42
‘I THINK THAT IT IS VERY GOOD, AS A PHOTOGRAPH’ — COSTER’S CELEBRATED PHOTOGRAPHIC PORTRAIT OF LAWRENCE 157. LAWRENCE, Thomas Edward — Howard Sydney Musgrave COSTER (photographer). ‘T.E. Lawrence’.
£1,950
Vintage silver gelatin photographic print on textured paper (314 x 245mm), with pencilled number ‘9’ on lower margin; slight offsetting [?from earlier mount] on the outer margins and small surface loss on the blank verso, possibly caused by mounting, some very light oxidisation of emulsion, nonetheless a very good example of Coster’s celebrated portrait of Lawrence.

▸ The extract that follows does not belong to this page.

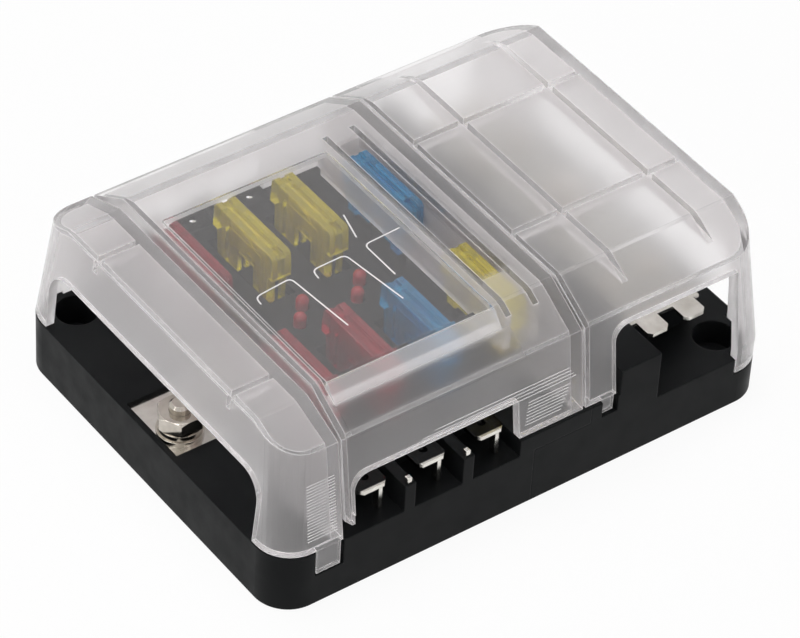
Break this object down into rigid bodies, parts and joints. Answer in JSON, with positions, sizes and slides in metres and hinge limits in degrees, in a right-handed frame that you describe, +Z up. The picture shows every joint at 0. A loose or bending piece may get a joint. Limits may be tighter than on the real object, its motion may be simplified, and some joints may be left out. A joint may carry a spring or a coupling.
{
  "type": "modular fuse box",
  "caption": "Modular blade fuse box: black lapped bases, spade outputs, indicator lamps, studs and three translucent covers that snap off.",
  "frame": {"origin": "centre of the bottom face, on the surface that the box is screwed to", "axes": "+X along the length, from the supply stud to the ground bus; +Y from the front row of terminals to the rear row; +Z up, out of the bottom face"},
  "size_m": [0.11, 0.083, 0.04],
  "materials": {
    "black_moulding": "fine satin moulded black",
    "plated_copper": "bright tin plate",
    "plated_steel": "bright nickel plate",
    "circuit_board": "green board",
    "lamp_red": "clear red",
    "frosted_cover": "frosted clear",
    "window_cover": "frosted clear with a polished window",
    "fuse_red": "clear red",
    "fuse_yellow": "clear yellow",
    "fuse_blue": "clear blue"
  },
  "bodies": {
    "base": {"fuse_base": "black_moulding", "bus_base": "black_moulding", "floor_plate": "black_moulding", "supply_busbar": "plated_copper", "supply_stud": "plated_steel", "supply_washer": "plated_steel", "supply_spring_washer": "plated_steel", "supply_nut": "plated_steel", "front_terminal_1": "plated_copper", "front_terminal_2": "plated_copper", "front_terminal_3": "plated_copper", "rear_terminal_1": "plated_copper", "rear_terminal_2": "plated_copper", "rear_terminal_3": "plated_copper", "front_fuse_body_1": "fuse_red", "front_fuse_body_2": "fuse_red", "front_fuse_body_3": "fuse_blue", "rear_fuse_body_1": "fuse_red", "rear_fuse_body_2": "fuse_yellow", "rear_fuse_body_3": "fuse_yellow", "front_fuse_element_1": "plated_copper", "front_fuse_element_2": "plated_copper", "front_fuse_element_3": "plated_copper", "rear_fuse_element_1": "plated_copper", "rear_fuse_element_2": "plated_copper", "rear_fuse_element_3": "plated_copper", "front_lamp_1": "lamp_red", "front_lamp_2": "lamp_red", "front_lamp_3": "lamp_red", "rear_lamp_1": "lamp_red", "rear_lamp_2": "lamp_red", "rear_lamp_3": "lamp_red", "lamp_board": "circuit_board", "ground_bus": "plated_copper", "ground_stud": "plated_steel", "ground_washer": "plated_steel", "ground_spring_washer": "plated_steel", "ground_nut": "plated_steel", "bus_screws": "plated_steel", "lap_screws": "plated_steel"},
    "stud_cover": {"stud_cover": "frosted_cover"},
    "fuse_cover": {"fuse_cover": "window_cover", "spare_fuse_body_1": "fuse_yellow", "spare_fuse_element_1": "plated_copper", "spare_fuse_body_2": "fuse_blue", "spare_fuse_element_2": "plated_copper"},
    "bus_cover": {"bus_cover": "frosted_cover"}
  },
  "joints": [
    {"name": "stud_cover_lift", "type": "slide", "parent": "base", "child": "stud_cover", "axis": [0, 0, 1], "range_m": [0, 0.04]},
    {"name": "fuse_cover_lift", "type": "slide", "parent": "base", "child": "fuse_cover", "axis": [0, 0, 1], "range_m": [0, 0.04]},
    {"name": "bus_cover_lift", "type": "slide", "parent": "base", "child": "bus_cover", "axis": [0, 0, 1], "range_m": [0, 0.04]}
  ]
}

The photographer Howard Coster (1885-1959) established his studio in London in 1926, and quickly became well-known for his literary portraits, which included photographs of John Galsworthy, J.B. Priestley, A.A. Milne with his son Christopher Robin Milne and Pooh Bear, Siegfried Sassoon, and M.R. James. In a letter to Charlotte Shaw on 14 October 1931, Lawrence describes how this famous portrait was taken by Coster: ‘On Friday I was on the embankment near the Temple [...] A little bare-headed man rushed up and said “Colonel Lawrence?” “Use to be”, I replied. “I want to photograph you”. “But who are you?” I asked. “My name is Howard Coster”. “A professional?” I asked. “Yes, but this is for myself. I don’t want to sell it or show it. You and Gandhi are the two people I want to take”. So I went along, for the joke of it, and he put me on a little chair, made me take my tunic off, and photographed me about a dozen times. A little shop in Essex Street. Rather a nice little stammering man, I thought. Works for Vogue!’ (M. Brown (ed.), The Letters of T.E. Lawrence (London: 1988), pp. 458-459). Two weeks later Coster sent Lawrence one of the photographs he had taken, and Lawrence wrote to his mother on 30 October 1931 expressing his appreciation of the portrait: ‘Pity it is so large, for I think that it is very good, as a photograph’ (The Home Letters of T.E. Lawrence and his Brothers (Oxford: 1954), p. 379).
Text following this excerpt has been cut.